* [EXERCISE DESCRIPTION]:
Every line of the material below should be repeated exactly.

* [DATASET CONTENT]:
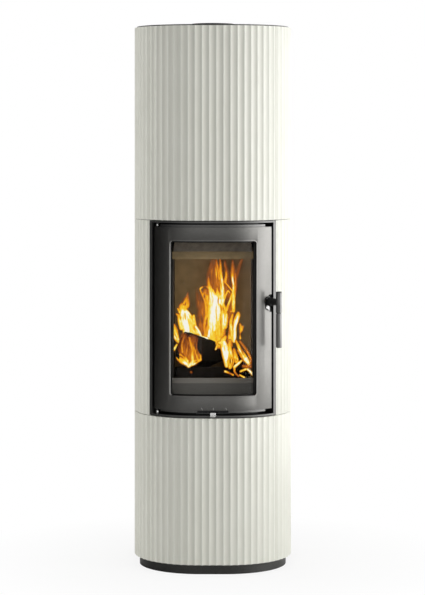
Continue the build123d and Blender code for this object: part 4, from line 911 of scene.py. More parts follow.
def handle_arm():
    """Hub and arm as one run of extrusions along -y."""
    arm = add(bpy.ops.mesh.primitive_cylinder_add, "lever", vertices=8, radius=HUB_RADIUS * EIGHT_SIDED,
              depth=HUB_LENGTH, rotation=(0.0, 0.0, math.radians(22.5)))
    arm.rotation_euler = UPRIGHT
    arm.scale = ARM_SCALE
    arm.location = ARM_PLACE
    settle(arm)
    bevel(arm, at("y", ARM_PLACE[1] - HUB_LENGTH / 2), 0.0009)
    edit(arm, "FACE")
    pick(arm, lambda face: face.normal.y < -0.99, "faces")
    for out, wide, high in ARM_STEPS:
        push((0.0, -out, 0.0))
        bpy.ops.transform.resize(value=(wide, 1.0, high))
    done()
    return arm


def turned_bar(name, radius, height, rounds):
    """Turned bar in front of the door."""
    piece = add(bpy.ops.mesh.primitive_cylinder_add, name, vertices=64, radius=radius, depth=height[1] - height[0],
                location=(*BAR_PLACE, sum(height) / 2))
    for end, width in zip(height, rounds):
        bevel(piece, at("z", end), width, 3)
    return piece


lever = handle_arm()
soften(lever, 32.0)
finish_piece(stand_on_door(lever), "handle", ARM_PAINT, "handle_lever", slot="lever_paint")
for name, radius, height, rounds, paint, node in BARS:
    piece = turned_bar(name, radius, height, rounds)
    if name != "lever_neck":  # a thin ring that stays in facets
        soften(piece, 32.0)
    finish_piece(stand_on_door(piece), "handle", paint, node, slot="lever_paint")
print("lever", len(lever.data.vertices), "grip", [round(v, 4) for v in piece.dimensions])

# %% [markdown]
# Two pins carry the door at its left edge. Only a short bright collar of each shows between the
# door and the surround; the rest of each pin is painted dark, as shade.

# %% Hinge pins
PIN_PLACE = (-0.17339, -0.17597)
pins_low, pins_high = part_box("hinge_pins")
# The pins are painted dark as shade; only the collars are bright steel.
PINS = (("pin_lower", 0.0042, pins_low[2], 0.528, ARM_PAINT), ("pin_upper", 0.0042, 1.062, pins_high[2], ARM_PAINT),
        ("collar_lower", 0.0045, 0.4925, 0.5035, BRIGHT_STEEL), ("collar_upper", 0.0045, 1.0800, 1.0865, BRIGHT_STEEL))
for name, radius, low, high, finish in PINS:
    piece = add(bpy.ops.mesh.primitive_cylinder_add, name, vertices=40, radius=radius, depth=high - low,
                location=(*PIN_PLACE, (low + high) / 2))
    bevel(piece, lambda edge: near(edge.verts[0].co.z, edge.verts[1].co.z), 0.0004)
    soften(piece, 32.0)
    finish_piece(piece, "stove", finish, "hinge_pins", slot="bright_steel")

# %% [markdown]
# The air knob is a small block of bright steel with rounded corners and eased front edges.

# %% Air knob
knob_low, knob_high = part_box("air_knob")
knob = block("slider_knob", knob_low, knob_high)
bevel(knob, runs_along("y"), 0.002, 4)
bevel(knob, at("y", knob_low[1]), 0.0008, 3)
soften(knob, 32.0)
finish_piece(knob, "air_slider", BRIGHT_STEEL, "air_knob", slot="bright_steel")

# %% [markdown]
# Plinth, base sheet, top sheet and lid share the stove's outline, set in by different amounts. A
# filled circle gives the right number of corners; they move on to the outline, and the face is
# extruded upwards. The lid is a low turned disc with a rounded rim.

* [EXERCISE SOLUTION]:
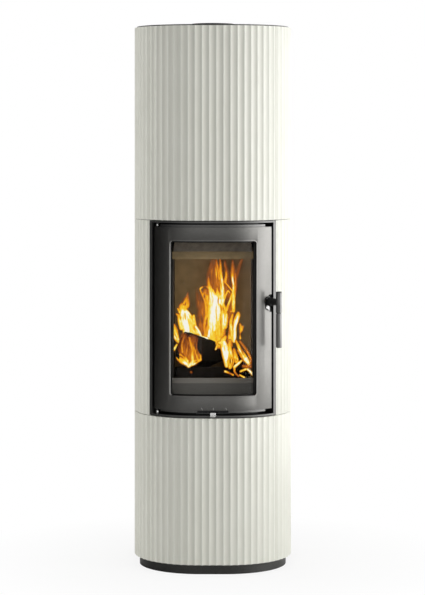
Continue the build123d and Blender code for this object: part 4, from line 911 of scene.py. More parts follow.
def handle_arm():
    """Hub and arm as one run of extrusions along -y."""
    arm = add(bpy.ops.mesh.primitive_cylinder_add, "lever", vertices=8, radius=HUB_RADIUS * EIGHT_SIDED,
              depth=HUB_LENGTH, rotation=(0.0, 0.0, math.radians(22.5)))
    arm.rotation_euler = UPRIGHT
    arm.scale = ARM_SCALE
    arm.location = ARM_PLACE
    settle(arm)
    bevel(arm, at("y", ARM_PLACE[1] - HUB_LENGTH / 2), 0.0009)
    edit(arm, "FACE")
    pick(arm, lambda face: face.normal.y < -0.99, "faces")
    for out, wide, high in ARM_STEPS:
        push((0.0, -out, 0.0))
        bpy.ops.transform.resize(value=(wide, 1.0, high))
    done()
    return arm


def turned_bar(name, radius, height, rounds):
    """Turned bar in front of the door."""
    piece = add(bpy.ops.mesh.primitive_cylinder_add, name, vertices=64, radius=radius, depth=height[1] - height[0],
                location=(*BAR_PLACE, sum(height) / 2))
    for end, width in zip(height, rounds):
        bevel(piece, at("z", end), width, 3)
    return piece


lever = handle_arm()
soften(lever, 32.0)
finish_piece(stand_on_door(lever), "handle", ARM_PAINT, "handle_lever", slot="lever_paint")
for name, radius, height, rounds, paint, node in BARS:
    piece = turned_bar(name, radius, height, rounds)
    if name != "lever_neck":  # a thin ring that stays in facets
        soften(piece, 32.0)
    finish_piece(stand_on_door(piece), "handle", paint, node, slot="lever_paint")
print("lever", len(lever.data.vertices), "grip", [round(v, 4) for v in piece.dimensions])

# %% [markdown]
# Two pins carry the door at its left edge. Only a short bright collar of each shows between the
# door and the surround; the rest of each pin is painted dark, as shade.

# %% Hinge pins
PIN_PLACE = (-0.17339, -0.17597)
pins_low, pins_high = part_box("hinge_pins")
# The pins are painted dark as shade; only the collars are bright steel.
PINS = (("pin_lower", 0.0042, pins_low[2], 0.528, ARM_PAINT), ("pin_upper", 0.0042, 1.062, pins_high[2], ARM_PAINT),
        ("collar_lower", 0.0045, 0.4925, 0.5035, BRIGHT_STEEL), ("collar_upper", 0.0045, 1.0800, 1.0865, BRIGHT_STEEL))
for name, radius, low, high, finish in PINS:
    piece = add(bpy.ops.mesh.primitive_cylinder_add, name, vertices=40, radius=radius, depth=high - low,
                location=(*PIN_PLACE, (low + high) / 2))
    bevel(piece, lambda edge: near(edge.verts[0].co.z, edge.verts[1].co.z), 0.0004)
    soften(piece, 32.0)
    finish_piece(piece, "stove", finish, "hinge_pins", slot="bright_steel")

# %% [markdown]
# The air knob is a small block of bright steel with rounded corners and eased front edges.

# %% Air knob
knob_low, knob_high = part_box("air_knob")
knob = block("slider_knob", knob_low, knob_high)
bevel(knob, runs_along("y"), 0.002, 4)
bevel(knob, at("y", knob_low[1]), 0.0008, 3)
soften(knob, 32.0)
finish_piece(knob, "air_slider", BRIGHT_STEEL, "air_knob", slot="bright_steel")

# %% [markdown]
# Plinth, base sheet, top sheet and lid share the stove's outline, set in by different amounts. A
# filled circle gives the right number of corners; they move on to the outline, and the face is
# extruded upwards. The lid is a low turned disc with a rounded rim.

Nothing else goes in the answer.